Kielczanie chcieli nawiązać do wyjazdowego starcia
Choć kielczanie w obecnej edycji Ligi Mistrzów odnoszą przeciętne wyniki, to jednak byli faworytami domowego starcia z Dinamem Bukareszt. W tabeli mieli trzy punkty więcej. Do tego oba zespoły mierzyły się ze sobą w październiku. Wówczas w Rumunii lepsza była Industria, która dość pewnie wygrała 28:24. Kibice liczyli na to, że u siebie będzie podobnie i zabraknie większych emocji. Rumuni przylecieli do Polski podbudowani zwycięstwem z francuskim Nantes i wierzyli w kolejną niespodziankę.
Wielkie emocje do ostatnich sekund. Wyszarpane zwycięstwo Industrii
Spotkanie w Kielcach od początku trzymało w napięciu. Lepsze wrażenie sprawiali gospodarze. Szybko odskoczyli na 2-3 bramki przewagi. Później jeszcze ją powiększali. W pewnym momencie na tablicy wyników zrobiło się 14:9 dla Industrii. Wydawało się, że podopieczni Tałanta Duszejbajewa mają wszystko pod kontrolą i zanosiło się na gładkie zwycięstwo. Nieoczekiwanie jednak Rumuni złapali drugi oddech. Końcówka pierwszej połowy należała do nich i znacznie zniwelowali straty. Gospodarze na przerwę schodzili przy stanie 21:19 i wynik znów był sprawą otwartą.
Po zmianie stron emocje sięgnęły zenitu. Kielczanie tylko przez kilka minut byli w stanie utrzymać przewagę. Później inicjatywę przejęli goście. Wyszli na prowadzenie. Dinamo w pewnym momencie prowadziło już 29:26. Kibice wicemistrzów Polski przecierali oczy ze zdumienia. Nie tak to miało wyglądać. Zapachniało wpadką. Na szczęście gospodarze pokazali doświadczenie i charakter. Na 10 minut przed końcem było 29:29. Odrobili straty i odzyskali prowadzenie. Na 20 sekund przed końcem meczu Industria prowadziła 33:32. Wtedy kluczową interwencję zanotował Klemen Ferlin.
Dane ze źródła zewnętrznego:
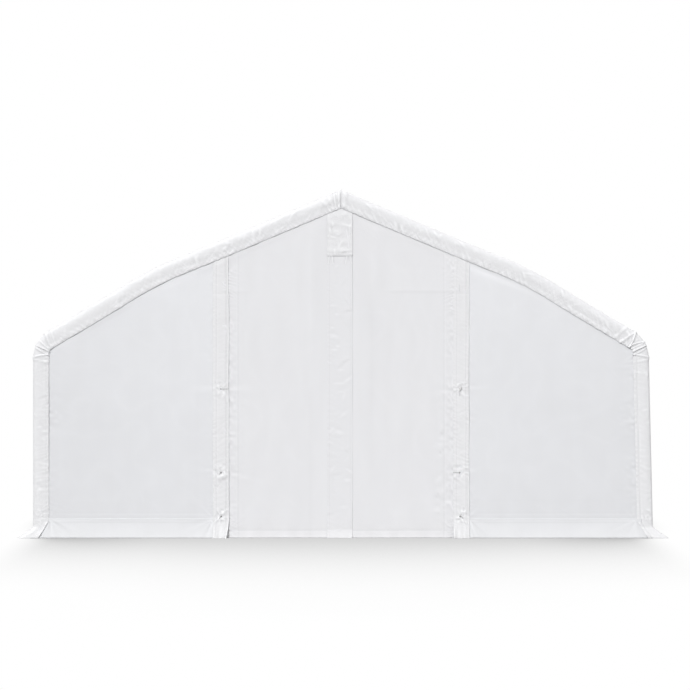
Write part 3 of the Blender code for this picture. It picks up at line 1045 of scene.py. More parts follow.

Odbił strzał rywali i dał kielczanom zwycięstwo. Pod koniec gospodarze rzucili jeszcze jedną bramkę i skończyło się 34:32. Najwięcej bramek dla Industrii zdobyli: Szymon Sićko (5), Alex Dujszebajew (5) i Piotr Jarosiewicz (5).
Industria Kielce – Dinamo Bukareszt 34:32 (21:19)
Za tydzień ważny wyjazd do Nantes
Industria Kielce niezwykle ważny mecz rozegra w 10.kolejce fazy grupowej. Dokładnie 4 grudnia zmierzy się na wyjeździe z HBC Nantes, które ma jeden punkt więcej i zajmuje czwarte miejsce w tabeli. Pierwsze spotkanie w Kielcach zakończyło się wysoką porażką 27:35. Wicemistrzowie Polski polecą do Francji żądni rewanżu i tanio skóry nie sprzedadzą. Zwycięstwo może znacznie poprawić ich notowania w Lidze Mistrzów.